*DATASET EXCERPT*.
+++

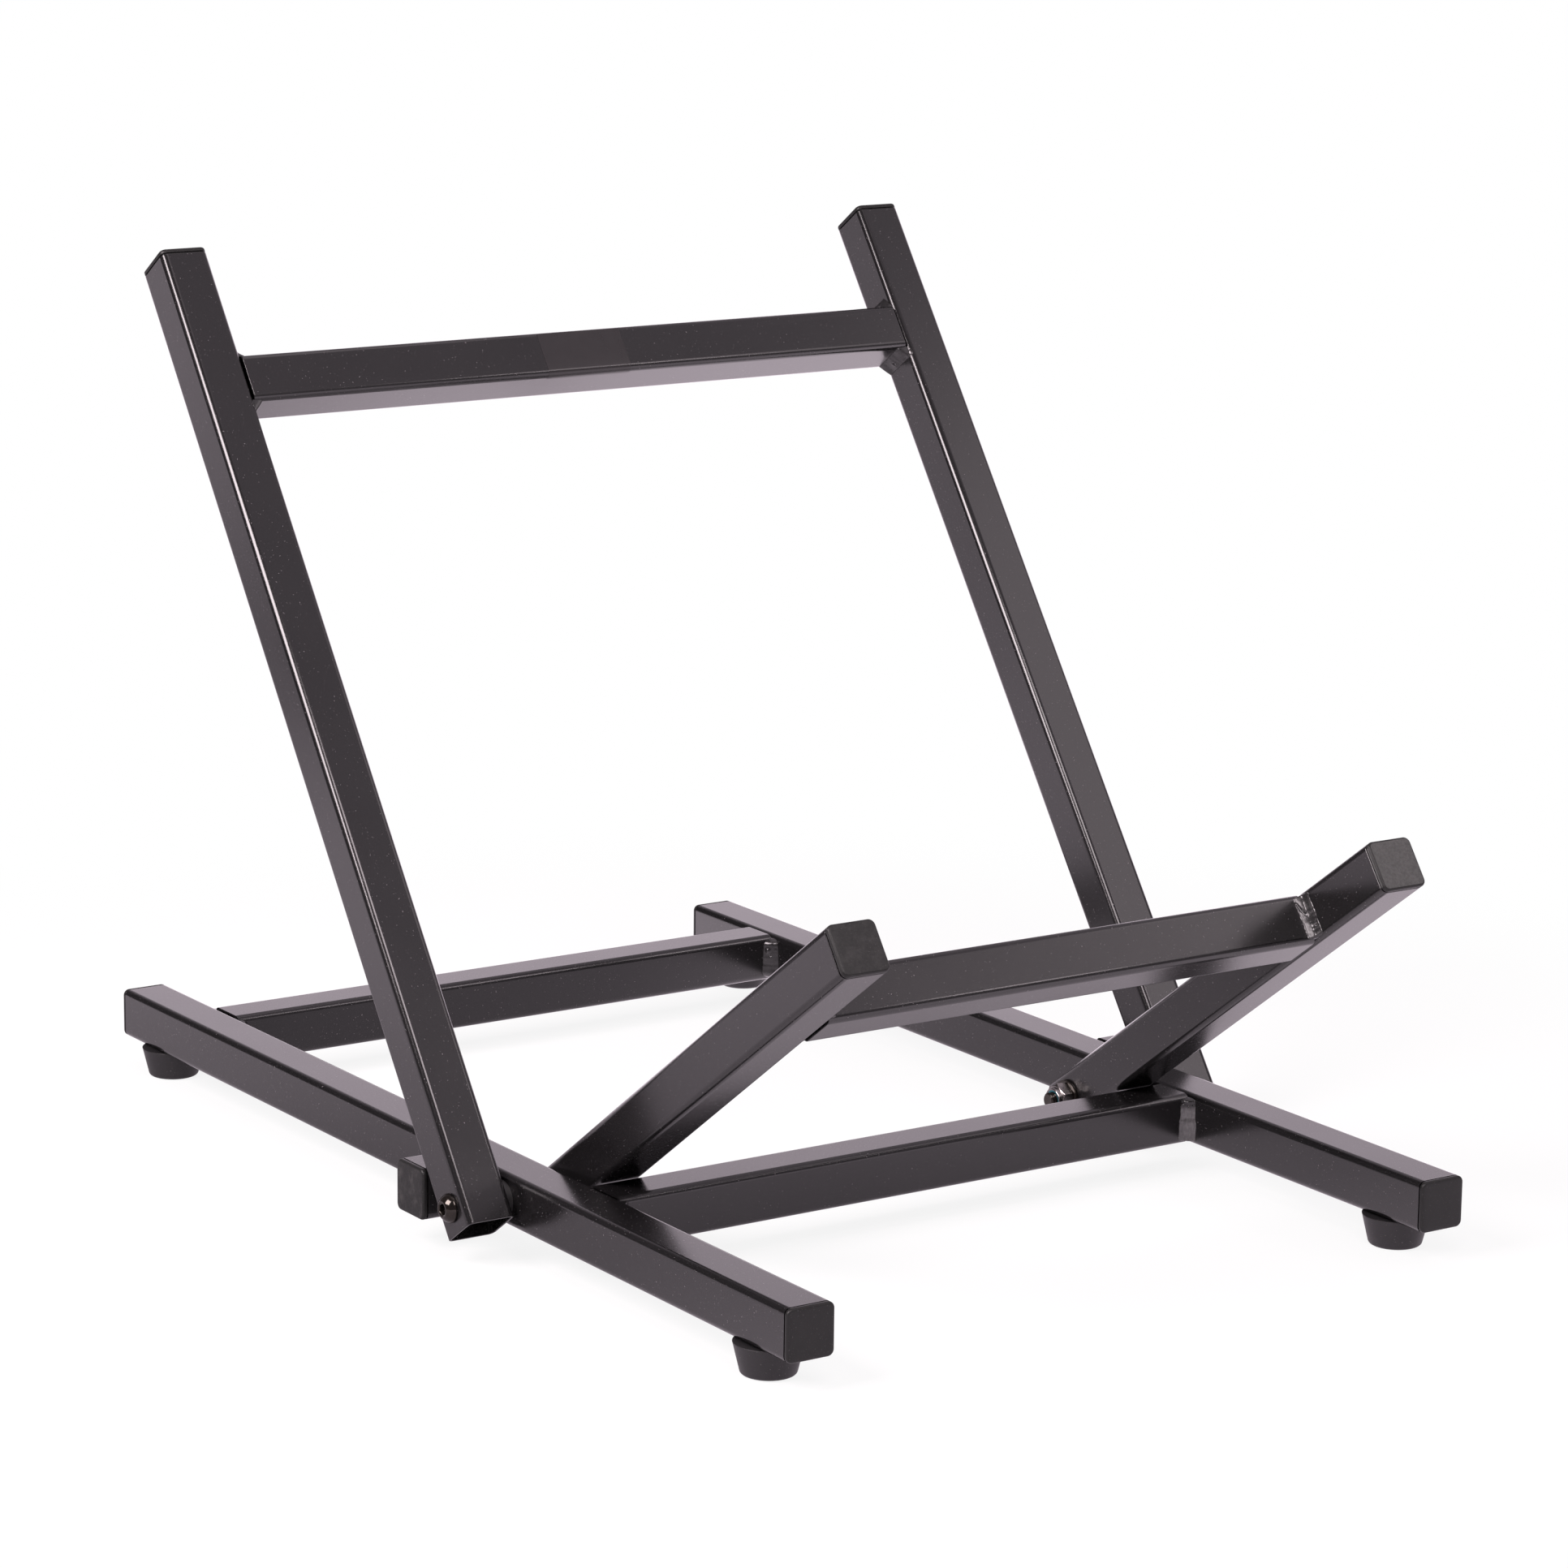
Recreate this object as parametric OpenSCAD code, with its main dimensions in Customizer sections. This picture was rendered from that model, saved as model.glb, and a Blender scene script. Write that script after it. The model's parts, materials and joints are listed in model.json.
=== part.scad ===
// Folding tilt-back amplifier stand of square steel tube.
// A welded base frame carries a back rest and a front support that fold about one pivot line.
// Millimetres. +X is right, +Y is to the rear, +Z is up. The origin lies on the floor,
// midway between the two rails and midway along them.

/* [Tube] */
// Outer side of the square tube
tube_w = 25; // [22:0.5:30]
// Wall thickness of the tube
tube_wall = 1.2; // [1:0.1:2]
// Outer corner radius of the tube
corner_r = 3.2; // [1.4:0.1:4]

/* [Base frame] */
// Width over the two rails
base_w = 382; // [320:1:480]
// Length of a rail tube without its plugs
rail_len = 623; // [600:1:760]
// Pivot line behind the front end of the rail tube
pivot_from_front = 235.5; // [200:0.5:250]
// Rear cross tube's rear face in front of the rear end of the rail tube
rear_cross_inset = 53; // [35:1:60]
// Length of a stop stub without its plug
stub_len = 26.4; // [22:0.1:32]

/* [Back rest] */
// Lean of the uprights, back from vertical
back_lean = 35.3; // [28:0.1:42]
// Length of an upright tube without its plug
upright_len = 511; // [470:1:600]
// Middle of the back crossbar below the upper end of the upright tubes
back_bar_drop = 70; // [55:0.5:90]

/* [Front support] */
// Rise of the arms above horizontal
arm_rise = 35.9; // [30:0.1:42]
// Length of an arm tube without its plug
arm_len = 293; // [260:1:300]
// Middle of the support crossbar behind the front end of the arm tubes
arm_bar_drop = 68; // [55:0.5:90]

/* [Pivot hardware] */
// Gap between an upright and its rail
outer_gap = 3.6; // [3:0.1:5]
// Gap between a rail and its arm
inner_gap = 3.2; // [3:0.1:5]
// Bolt diameter
bolt_d = 8; // [7:0.1:9]
// Diameter of the button head
head_d = 14; // [13:0.1:16]
// Height of the button head
head_h = 4.4; // [4:0.1:5.5]
// Height of the straight rim at the foot of the head
head_rim_h = 0.8; // [0.4:0.1:1.2]
// Diameter of the flat on top of the head
head_flat_d = 8; // [7.6:0.1:9]
// Width across flats of the hexagon socket
socket_af = 5; // [4:0.1:6]
// Depth of the hexagon socket
socket_depth = 2.8; // [2:0.1:3.2]
// Diameter of the washer under the lock nut
nut_washer_d = 18; // [17:0.1:20]
// Thickness of the washer under the lock nut
washer_t = 1.6; // [1:0.1:2]
// Diameter of the spacer washers between the tubes
spacer_d = 18; // [14:0.1:20]
// Width across flats of the lock nut
nut_af = 14; // [13:0.1:15]
// Height of the hexagon of the lock nut
nut_hex_h = 6; // [5:0.1:7]
// Height of the whole lock nut with its collar
nut_h = 8; // [7.8:0.1:9]
// Diameter of the lock nut's collar
collar_d = 12; // [11.5:0.1:12.5]
// Wall of the collar round the nylon ring
collar_wall = 0.8; // [0.6:0.1:1]
// Bolt thread that stands past the nut
bolt_past_nut = 2.8; // [1:0.1:6]

/* [End plugs] */
// Thickness of a plug's head
plug_head = 3; // [2.8:0.1:4]
// Rounding of the head's outer edge
plug_edge_r = 0.8; // [0.6:0.1:1.4]
// Depth of the insert inside the tube
plug_depth = 14; // [12:0.5:18]
// Wall of the hollow insert
plug_wall = 1.5; // [1:0.1:2]
// Depth of the fins that grip the tube
fin_depth = 1; // [0.6:0.1:1.2]
// Thickness of a fin
fin_t = 0.9; // [0.6:0.1:1.2]
// Spacing of the fins
fin_pitch = 3.2; // [2.5:0.1:3.5]

/* [Feet] */
// Height of a foot
foot_h = 15; // [12:0.5:20]
// Diameter of a foot at the rail
foot_top_d = 32.4; // [30:0.2:36]
// Diameter of a foot at the floor, before its edge is rounded
foot_bottom_d = 25.2; // [22:0.2:28]
// Rounding of the foot's lower edge
foot_edge_r = 2; // [1:0.5:3]
// Foot's axis from the end of the rail tube
foot_inset = 30; // [20:1:45]
// Diameter of the screw recess under a foot
recess_d = 11; // [10.8:0.2:12]
// Depth of the screw recess
recess_h = 6; // [5:0.5:7]
// Diameter of the boss in the dished top
boss_d = 12; // [10:0.5:16]
// Width of the rim round the dished top
rim_w = 1.7; // [1:0.1:2.5]
// Depth of the dished top
dish_h = 1.5; // [1:0.1:2]
// Screw diameter
screw_d = 4.8; // [4:0.1:5.5]
// Screw length under the head
screw_len = 16; // [15:0.5:22]
// Diameter of the screw head
screw_head_d = 9.2; // [8:0.1:10]
// Height of the screw head
screw_head_h = 2.8; // [2:0.1:3]
// Thickness of the washer in the foot
foot_washer_t = 1.2; // [1:0.1:1.5]

/* [Welds] */
// Leg of a weld bead on each of the two tubes that it joins
bead_leg = 5.5; // [3:0.1:6]
// Gap left between the end of a cross tube or stub and the tube that it is welded to
root_gap = 0.6; // [0.2:0.1:0.8]

/* [Fits] */
// Radial clearance of the pivot bolt in every hole
run_fit = 0.06; // [0.02:0.01:0.1]
// Side clearance between a tube that turns and the bolt head or washer beside it
face_gap = 0.15; // [0.1:0.05:0.3]
// Clearance left where a folding frame comes to its stop
stop_gap = 0.3; // [0.2:0.05:0.5]
// Clearance of a plug's fins in the tube, and of screws and washers in their places
seat_fit = 0.1; // [0.05:0.01:0.2]

/* [Hidden] */
$fn = 48;
half_w = tube_w / 2;
bore_w = tube_w - 2 * tube_wall;
bore_r = max(corner_r - tube_wall, 0.3);
flat_half = half_w - corner_r;                  // half the flat part of a tube's side
cut_over = 1;                                   // overshoot of cutting bodies
end_beyond_pivot = half_w;                      // tube below the pivot line on the folding frames

rail_z = foot_h + half_w;                       // middle of the rails, and height of the pivot line
rail_x = base_w / 2 - half_w;
upright_x = base_w / 2 + outer_gap + half_w;
arm_x = base_w / 2 - tube_w - inner_gap - half_w;
pivot_y = pivot_from_front - rail_len / 2;
foot_y = rail_len / 2 - foot_inset;

// The uprights rest on the rounded front top edge of the stubs
stub_dist = (half_w + stop_gap + corner_r + flat_half * sin(back_lean)) / cos(back_lean)
    - corner_r + half_w;
// The arms rest on the rounded rear top edge of the front cross tube
front_cross_dist = (half_w + stop_gap + corner_r + flat_half * cos(arm_rise)) / sin(arm_rise)
    - corner_r + half_w;
rear_cross_dist = rail_len - pivot_from_front - rear_cross_inset - half_w;
back_bar_dist = upright_len - end_beyond_pivot - back_bar_drop;
arm_bar_dist = arm_len - end_beyond_pivot - arm_bar_drop;
bead_half = flat_half + corner_r / 2;           // half the length of a bead
bead_crown = 2 * bead_leg;                      // centre of a bead's face, behind both tubes' faces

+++

*SET PROBLEM*.
Copy every line verbatim.

*ANSWER*.
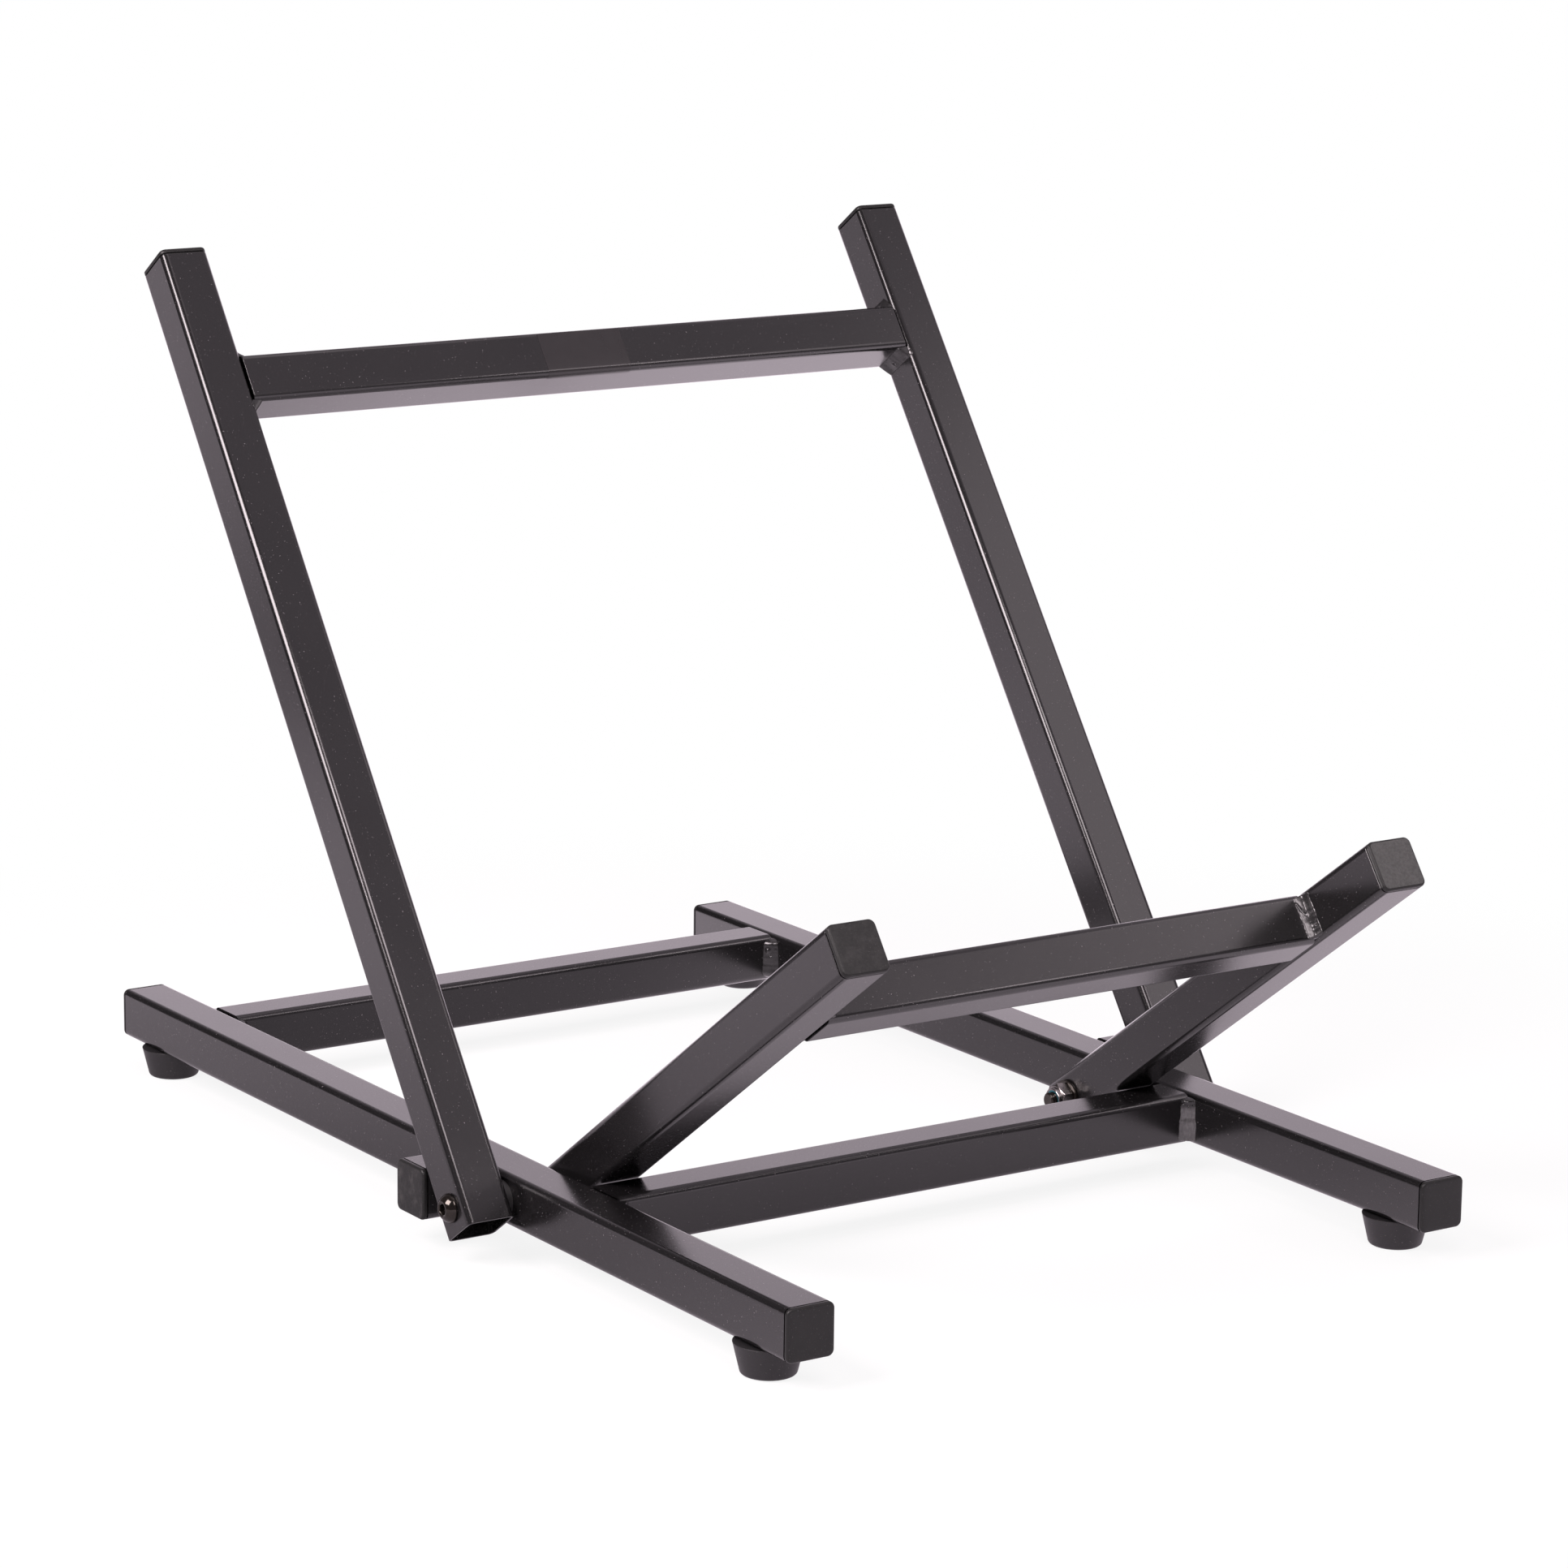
Recreate this object as parametric OpenSCAD code, with its main dimensions in Customizer sections. This picture was rendered from that model, saved as model.glb, and a Blender scene script. Write that script after it. The model's parts, materials and joints are listed in model.json.
=== part.scad ===
// Folding tilt-back amplifier stand of square steel tube.
// A welded base frame carries a back rest and a front support that fold about one pivot line.
// Millimetres. +X is right, +Y is to the rear, +Z is up. The origin lies on the floor,
// midway between the two rails and midway along them.

/* [Tube] */
// Outer side of the square tube
tube_w = 25; // [22:0.5:30]
// Wall thickness of the tube
tube_wall = 1.2; // [1:0.1:2]
// Outer corner radius of the tube
corner_r = 3.2; // [1.4:0.1:4]

/* [Base frame] */
// Width over the two rails
base_w = 382; // [320:1:480]
// Length of a rail tube without its plugs
rail_len = 623; // [600:1:760]
// Pivot line behind the front end of the rail tube
pivot_from_front = 235.5; // [200:0.5:250]
// Rear cross tube's rear face in front of the rear end of the rail tube
rear_cross_inset = 53; // [35:1:60]
// Length of a stop stub without its plug
stub_len = 26.4; // [22:0.1:32]

/* [Back rest] */
// Lean of the uprights, back from vertical
back_lean = 35.3; // [28:0.1:42]
// Length of an upright tube without its plug
upright_len = 511; // [470:1:600]
// Middle of the back crossbar below the upper end of the upright tubes
back_bar_drop = 70; // [55:0.5:90]

/* [Front support] */
// Rise of the arms above horizontal
arm_rise = 35.9; // [30:0.1:42]
// Length of an arm tube without its plug
arm_len = 293; // [260:1:300]
// Middle of the support crossbar behind the front end of the arm tubes
arm_bar_drop = 68; // [55:0.5:90]

/* [Pivot hardware] */
// Gap between an upright and its rail
outer_gap = 3.6; // [3:0.1:5]
// Gap between a rail and its arm
inner_gap = 3.2; // [3:0.1:5]
// Bolt diameter
bolt_d = 8; // [7:0.1:9]
// Diameter of the button head
head_d = 14; // [13:0.1:16]
// Height of the button head
head_h = 4.4; // [4:0.1:5.5]
// Height of the straight rim at the foot of the head
head_rim_h = 0.8; // [0.4:0.1:1.2]
// Diameter of the flat on top of the head
head_flat_d = 8; // [7.6:0.1:9]
// Width across flats of the hexagon socket
socket_af = 5; // [4:0.1:6]
// Depth of the hexagon socket
socket_depth = 2.8; // [2:0.1:3.2]
// Diameter of the washer under the lock nut
nut_washer_d = 18; // [17:0.1:20]
// Thickness of the washer under the lock nut
washer_t = 1.6; // [1:0.1:2]
// Diameter of the spacer washers between the tubes
spacer_d = 18; // [14:0.1:20]
// Width across flats of the lock nut
nut_af = 14; // [13:0.1:15]
// Height of the hexagon of the lock nut
nut_hex_h = 6; // [5:0.1:7]
// Height of the whole lock nut with its collar
nut_h = 8; // [7.8:0.1:9]
// Diameter of the lock nut's collar
collar_d = 12; // [11.5:0.1:12.5]
// Wall of the collar round the nylon ring
collar_wall = 0.8; // [0.6:0.1:1]
// Bolt thread that stands past the nut
bolt_past_nut = 2.8; // [1:0.1:6]

/* [End plugs] */
// Thickness of a plug's head
plug_head = 3; // [2.8:0.1:4]
// Rounding of the head's outer edge
plug_edge_r = 0.8; // [0.6:0.1:1.4]
// Depth of the insert inside the tube
plug_depth = 14; // [12:0.5:18]
// Wall of the hollow insert
plug_wall = 1.5; // [1:0.1:2]
// Depth of the fins that grip the tube
fin_depth = 1; // [0.6:0.1:1.2]
// Thickness of a fin
fin_t = 0.9; // [0.6:0.1:1.2]
// Spacing of the fins
fin_pitch = 3.2; // [2.5:0.1:3.5]

/* [Feet] */
// Height of a foot
foot_h = 15; // [12:0.5:20]
// Diameter of a foot at the rail
foot_top_d = 32.4; // [30:0.2:36]
// Diameter of a foot at the floor, before its edge is rounded
foot_bottom_d = 25.2; // [22:0.2:28]
// Rounding of the foot's lower edge
foot_edge_r = 2; // [1:0.5:3]
// Foot's axis from the end of the rail tube
foot_inset = 30; // [20:1:45]
// Diameter of the screw recess under a foot
recess_d = 11; // [10.8:0.2:12]
// Depth of the screw recess
recess_h = 6; // [5:0.5:7]
// Diameter of the boss in the dished top
boss_d = 12; // [10:0.5:16]
// Width of the rim round the dished top
rim_w = 1.7; // [1:0.1:2.5]
// Depth of the dished top
dish_h = 1.5; // [1:0.1:2]
// Screw diameter
screw_d = 4.8; // [4:0.1:5.5]
// Screw length under the head
screw_len = 16; // [15:0.5:22]
// Diameter of the screw head
screw_head_d = 9.2; // [8:0.1:10]
// Height of the screw head
screw_head_h = 2.8; // [2:0.1:3]
// Thickness of the washer in the foot
foot_washer_t = 1.2; // [1:0.1:1.5]

/* [Welds] */
// Leg of a weld bead on each of the two tubes that it joins
bead_leg = 5.5; // [3:0.1:6]
// Gap left between the end of a cross tube or stub and the tube that it is welded to
root_gap = 0.6; // [0.2:0.1:0.8]

/* [Fits] */
// Radial clearance of the pivot bolt in every hole
run_fit = 0.06; // [0.02:0.01:0.1]
// Side clearance between a tube that turns and the bolt head or washer beside it
face_gap = 0.15; // [0.1:0.05:0.3]
// Clearance left where a folding frame comes to its stop
stop_gap = 0.3; // [0.2:0.05:0.5]
// Clearance of a plug's fins in the tube, and of screws and washers in their places
seat_fit = 0.1; // [0.05:0.01:0.2]

/* [Hidden] */
$fn = 48;
half_w = tube_w / 2;
bore_w = tube_w - 2 * tube_wall;
bore_r = max(corner_r - tube_wall, 0.3);
flat_half = half_w - corner_r;                  // half the flat part of a tube's side
cut_over = 1;                                   // overshoot of cutting bodies
end_beyond_pivot = half_w;                      // tube below the pivot line on the folding frames

rail_z = foot_h + half_w;                       // middle of the rails, and height of the pivot line
rail_x = base_w / 2 - half_w;
upright_x = base_w / 2 + outer_gap + half_w;
arm_x = base_w / 2 - tube_w - inner_gap - half_w;
pivot_y = pivot_from_front - rail_len / 2;
foot_y = rail_len / 2 - foot_inset;

// The uprights rest on the rounded front top edge of the stubs
stub_dist = (half_w + stop_gap + corner_r + flat_half * sin(back_lean)) / cos(back_lean)
    - corner_r + half_w;
// The arms rest on the rounded rear top edge of the front cross tube
front_cross_dist = (half_w + stop_gap + corner_r + flat_half * cos(arm_rise)) / sin(arm_rise)
    - corner_r + half_w;
rear_cross_dist = rail_len - pivot_from_front - rear_cross_inset - half_w;
back_bar_dist = upright_len - end_beyond_pivot - back_bar_drop;
arm_bar_dist = arm_len - end_beyond_pivot - arm_bar_drop;
bead_half = flat_half + corner_r / 2;           // half the length of a bead
bead_crown = 2 * bead_leg;                      // centre of a bead's face, behind both tubes' faces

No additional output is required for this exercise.